We are picking up the slack – using international student fee revenue. This is not sustainable.
Frankly as every Go8 Vice Chancellor will tell you, it is remarkable that without having scale, the University of Adelaide has done so well, achieved so much.
I know some members of the committee may want to point to our smaller Go8 member – ANU.
Yes indeed it is without scale, but it receives significant additional Commonwealth funding that other Go8 members do not have access to.
It is here I would like to address the ongoing University Accord process.
I am aware of some views that any merger process should wait until the Accord process is completed.
The answer we have to that view is direct: why and to what end?
The Universities Accord process has drawn a line in the sand when it comes to participation, access and equity – as it should. It has quite rightly identified key areas for reform as it relates to growing the numbers of students from all backgrounds – as it should.
The Accord Interim report has been somewhat disappointing as it relates to research, its funding and its spread across the sector.
It hasn’t substantively addressed the core underlying problem in our higher education sector – that is the distorted funding model we have in this nation whereby the national university research effort is underwritten by international fee income.
There are no bold policy changes around research funding.
We desperately require research funded in a way that the nation and the community can benefit as is deserved.
It hasn’t provided an opportunity for real systemic reform – the kind of reform we are discussing today.
It is not going to change tack at this stage.
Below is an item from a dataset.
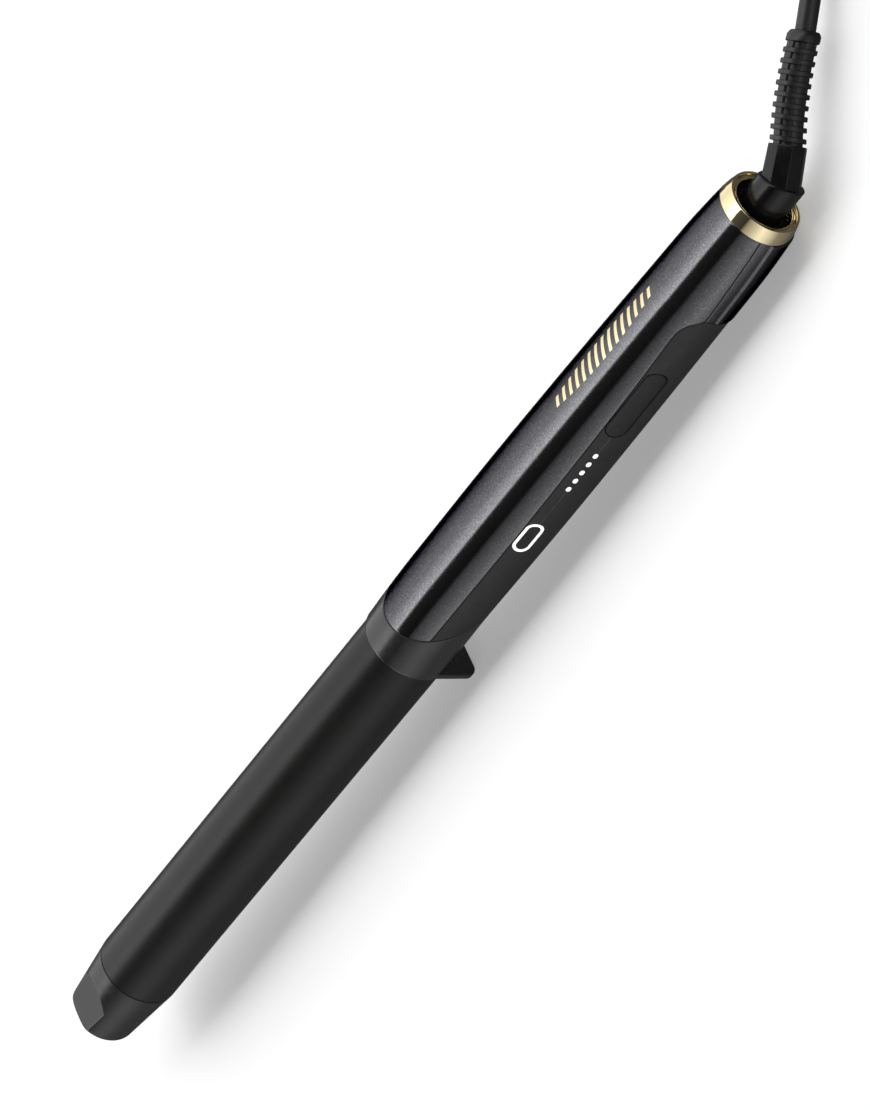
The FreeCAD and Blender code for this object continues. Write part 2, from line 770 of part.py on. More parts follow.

Bold higher education policy has not been seen in Australia, since such policy gave you the then new University of South Australia from the amalgamation of SA’s colleges of education and the Institute of Technology.
In the meantime………………..
What you have are two universities of excellence, and a State Government deciding to carve out their own bold measures – and find a way through that policy impasse to deliver research brilliance for you. SA is a fortunate state.